I don't know when the MTA will ever have money to contract for a new order of subway cars, but when they do I hope they'll realize that the modernist schtick is itself getting old, and commission a design that incorporates the latest understanding of passenger comfort and convenience with the successes of the past. Maybe wicker seats get eaten by rats, but I bet there's some biodegradable polymer that looks just like it and can be easily made from old plastic bags or grown by algae. Maybe ten years from now we'll be relaxing on fake-wicker seats under the breeze of vandalism-resistant, non-decapitating ceiling fans, with lighting that's friendly but doesn't encourage muggings. Sure it's a challenge, but I think we're up to it.

By the way, the Nostalgia Train will be running on the "V line" between Second Avenue and Queens Plaza every Sunday from November 30 through December 28. Yes, I know, the V doesn't run on Sundays, and it goes all the way to Continental, but it's easier than saying "Along the Houston Street line, up the Sixth Avenue Line and through the 53rd Street Tunnel." You missed your chance to ride with the Rockettes, though.

1 comment:

Christopher said...

I like your blog, but I feel you're a little off the mark with this post.

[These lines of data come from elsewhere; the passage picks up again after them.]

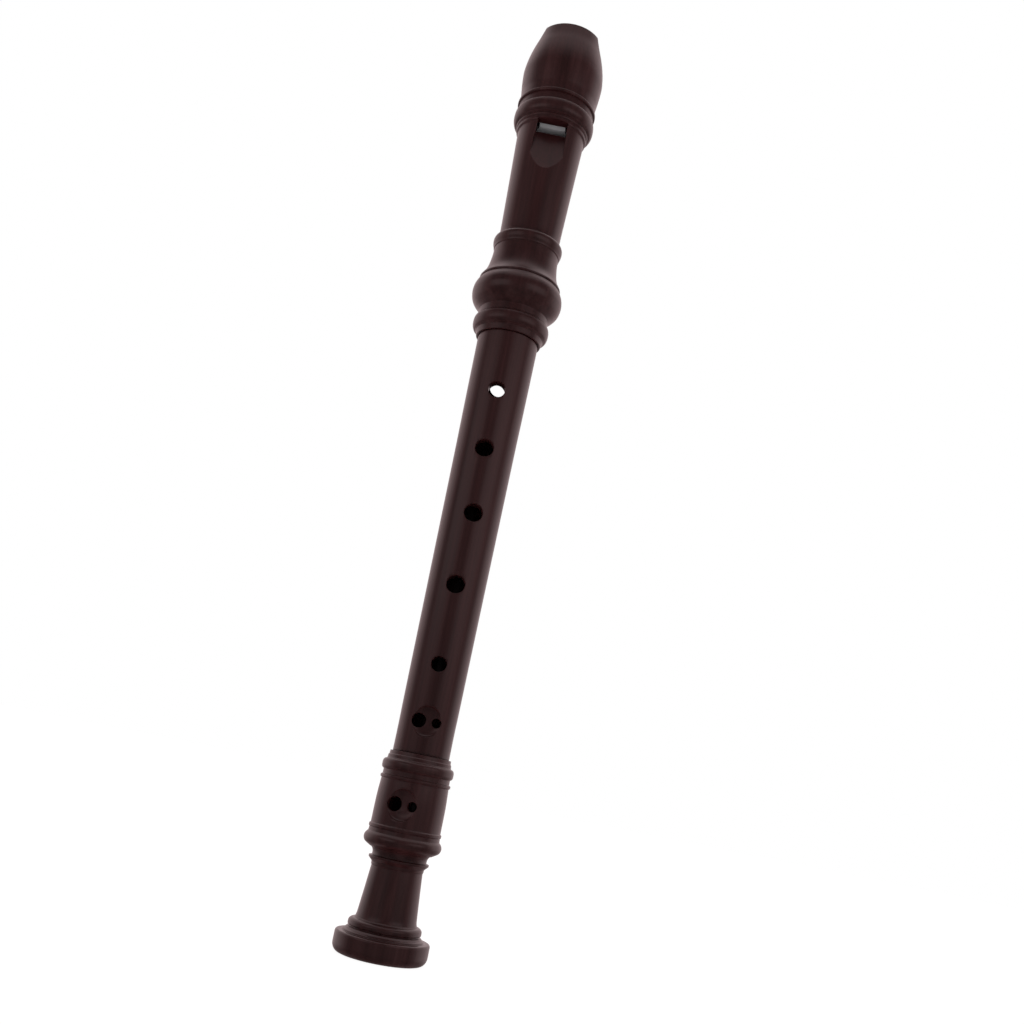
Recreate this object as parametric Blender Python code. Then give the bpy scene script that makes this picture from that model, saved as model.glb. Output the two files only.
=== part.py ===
"""Soprano recorder: head, middle and foot joints, standing on the foot with the bore along +Z.

The finger holes look along -Y and the thumb hole along +Y.
Profiles are lists of (height, radius) in millimetres, heights above the foot's flat end.
"""
import math

import bmesh
import bpy

MM = 0.001

# Whole instrument
TOTAL = 328.0
SEGMENTS = 40
GAP = 0.3

# Tenons: each one stops this far short of the bottom of its socket
FOOT_TOP = 61.2
FOOT_SOCKET_FLOOR = 48.4
MIDDLE_BOTTOM = FOOT_SOCKET_FLOOR + 0.4
LOWER_TENON_R = 7.05
LOWER_SOCKET_R = 7.35
MIDDLE_SHOULDER = 204.9
UPPER_TENON_TOP = 227.0
UPPER_TENON_R = 8.3
UPPER_SOCKET_R = 8.6
HEAD_SOCKET_ROOF = UPPER_TENON_TOP + 0.4

# Head
SEAM = 226.2
HEAD_BORE_R = 6.9
SPIGOT_R = 10.4
SPIGOT_TOP = 305.0
CAP_BOTTOM = 297.7
CAP_CAVITY_R = SPIGOT_R + GAP
CAP_CAVITY_TOP = SPIGOT_TOP + GAP

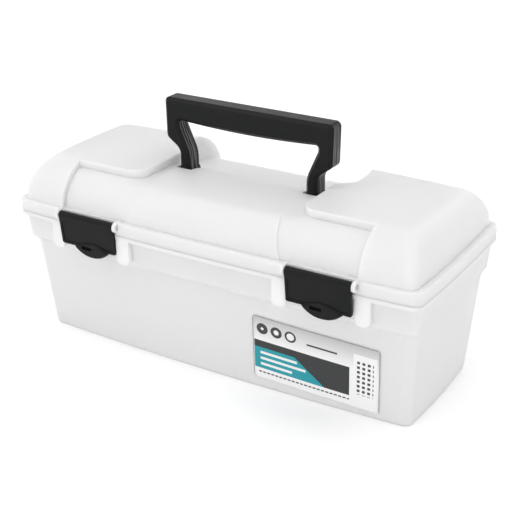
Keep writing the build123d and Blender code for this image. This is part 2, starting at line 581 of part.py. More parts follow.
def tray_grip(low, top):
    """Raised middle of the long divider with a slot for the fingers."""
    high = top + GRIP_RISE
    face = Pos(0, (low + high) / 2) * Rectangle(2 * GRIP_HALF_LENGTH, high - low)
    face = fillet(face.vertices().sort_by(Axis.Y)[2:], GRIP_SLOT_HEIGHT)
    slot = Pos(0, high - GRIP_SLOT_HEIGHT) * SlotOverall(2 * GRIP_SLOT_HALF_LENGTH, GRIP_SLOT_HEIGHT)
    return extrude(Plane.XZ * (face - slot), GRIP_THICKNESS / 2, both=True)


if __name__ == "__main__":
    os.makedirs("parts", exist_ok=True)
    pieces = {
        "base_tub": tub(),
        "lid_shell": lid(),
        "carry_handle": handle(),
        "latch_left": latch(-1),
        "latch_right": latch(1),
        "lift_out_tray": tray(),
        "hinge_pin_left": hinge_pin(-1),
        "hinge_pin_right": hinge_pin(1),
    }
    for name, piece in pieces.items():
        export_step(piece, f"parts/{name}.step")
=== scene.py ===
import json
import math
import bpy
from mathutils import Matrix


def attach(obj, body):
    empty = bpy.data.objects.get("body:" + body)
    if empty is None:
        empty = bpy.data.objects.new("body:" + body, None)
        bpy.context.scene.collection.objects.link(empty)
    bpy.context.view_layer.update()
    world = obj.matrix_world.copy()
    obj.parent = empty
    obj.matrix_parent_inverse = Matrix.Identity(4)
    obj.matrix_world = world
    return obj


bl_info = {
    "name": "Lift-out tray box",
    "version": (1, 0, 0),
    "blender": (4, 5, 0),
    "location": "View3D > Sidebar > Tray Box",
    "description": "Finishes a frosted tray box: moulded walls, dark latches and handle, steel pins, label",
    "category": "Object",
}

import bpy
import numpy as np
from bpy.props import FloatProperty, FloatVectorProperty, PointerProperty
from mathutils import Matrix, Vector

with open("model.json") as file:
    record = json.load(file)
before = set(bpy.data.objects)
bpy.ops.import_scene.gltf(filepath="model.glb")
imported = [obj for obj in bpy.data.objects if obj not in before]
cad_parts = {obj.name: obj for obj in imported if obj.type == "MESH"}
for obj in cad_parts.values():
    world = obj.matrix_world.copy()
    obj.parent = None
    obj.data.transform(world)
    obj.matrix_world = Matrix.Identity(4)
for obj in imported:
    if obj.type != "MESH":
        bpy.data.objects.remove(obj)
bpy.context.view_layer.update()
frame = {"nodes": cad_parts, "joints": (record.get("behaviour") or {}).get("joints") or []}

MM = 0.001

# The front wall of the tub, in millimetres, as the part's source has it: half length and half
# depth at the corners, and height, where the wall starts and where it ends
WALL_FOOT = (160.0, 52.0, 0.0)
WALL_TOP = (165.3, 60.5, 77.0)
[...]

You forget that all the "retro" designs you admire were once considered "modern" themselves. Future generations will look upon the modern designs of today that you abhor with the same nostalgia you feel for wicker seats. 50 years from now florescent lights will seem warm and hearken back to a simpler time. Don't deprive the future of its own past by advocating the recycling of today's past.

Good design strives to be something new. Sure, this "newness" may incorporate "retro" elements, but too often the result is gimmicky. I feel that in hindsight post-modernism will be viewed as a detour on the otherwise linear progression of modernism.

But who knows? Maybe when I'm older I'll feel the same way you do and lament the rapid pace of modern design. Come Christmas 2058 I'll be having pleasant flashbacks riding vintage R160s.